How Increasing Gold Prices Affect Jewelry Market in 2024 - HarperCrown

By: Leslie H.

Over the past several months, the price of gold has seen a significant increase, influenced by a combination of economic, geopolitical, and market dynamics. The price of gold is projected to continue its upward trend throughout 2024 due to several key factors:

1. Interest Rate Cuts: The anticipation of interest rate cuts by the US Federal Reserve is a major catalyst for the rising gold prices. Lower interest rates reduce the opportunity cost of holding non-yielding assets like gold, making it more attractive relative to other investments (Goldman Sachs)

2. Central Bank Purchase: Central banks globally have been purchasing gold at a historic pace, which supports higher gold prices. These purchases are often seen as a hedge against economic uncertainty and as part of strategies to diversify reserves away from the US dollar (Goldman Sachs)

3. Geopolitical Tensions and Economic Uncertainties: Ongoing geopolitical tensions and economic uncertainties continue to drive investors towards gold as a safe-haven asset.
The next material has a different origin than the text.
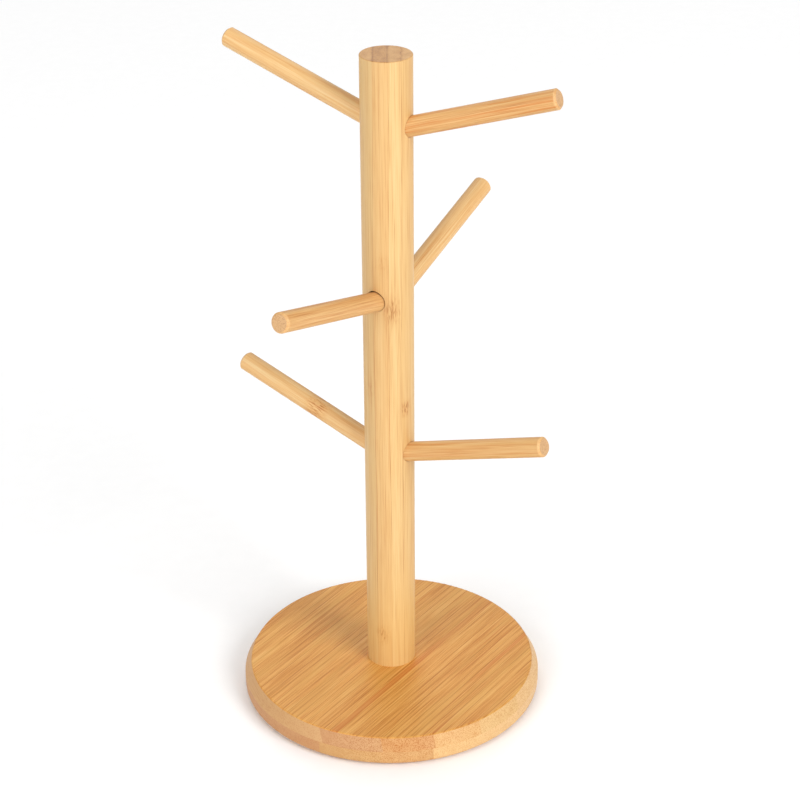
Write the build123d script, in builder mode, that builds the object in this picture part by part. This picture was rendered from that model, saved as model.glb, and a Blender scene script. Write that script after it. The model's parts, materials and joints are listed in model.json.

Events such as the Russia-Ukraine & Israel-Iran conflict and concerns over a potential US recession contribute to this trend (Goldman Sachs).

4. Inflation Concerns: With inflation expectations remaining elevated, gold continues to be favored as an effective hedge against inflation. This traditional role of gold bolsters its demand during times when consumers and investors worry about the diminishing value of fiat currencies (Mint).

5. Retail Demand in Emerging Markets: Strong retail demand, particularly in emerging markets like China and India, also supports higher gold prices. In these countries, gold is not only seen as an investment but is culturally significant, especially during festive seasons (Mint).

6. Investment and ETF Demand: While the demand for gold ETFs has seen some fluctuations, overall investment demand remains high. Gold's role as a part of diversified investment portfolios continues to attract both institutional and retail investors (Mint).


The increasing gold prices have a direct impact on the price of gold jewelry. As the raw material cost rises, the retail prices of gold jewelry also increase. This often results in higher retail prices for consumers, and it can affect the demand for gold jewelry, particularly in price-sensitive markets. However, in cultures where gold holds significant traditional and sentimental value, demand may remain robust despite higher prices.

The increase in gold prices has had a noticeable impact on the jewelry market, with various trends and market dynamics responding to the higher costs of gold. As gold prices have risen, consumer demand for gold jewelry has shown resilience, although the high prices have led to a shift in preferences. Consumers are increasingly opting for lighter-weight and high-purity gold products, which are more affordable yet still maintain the value and appeal of gold. There's also a growing trend towards minimalistic and personalized jewelry, which requires less material and therefore remains more accessible despite rising gold prices. Despite the high prices, the global jewelry market is expected to grow, driven by increased consumer spending power.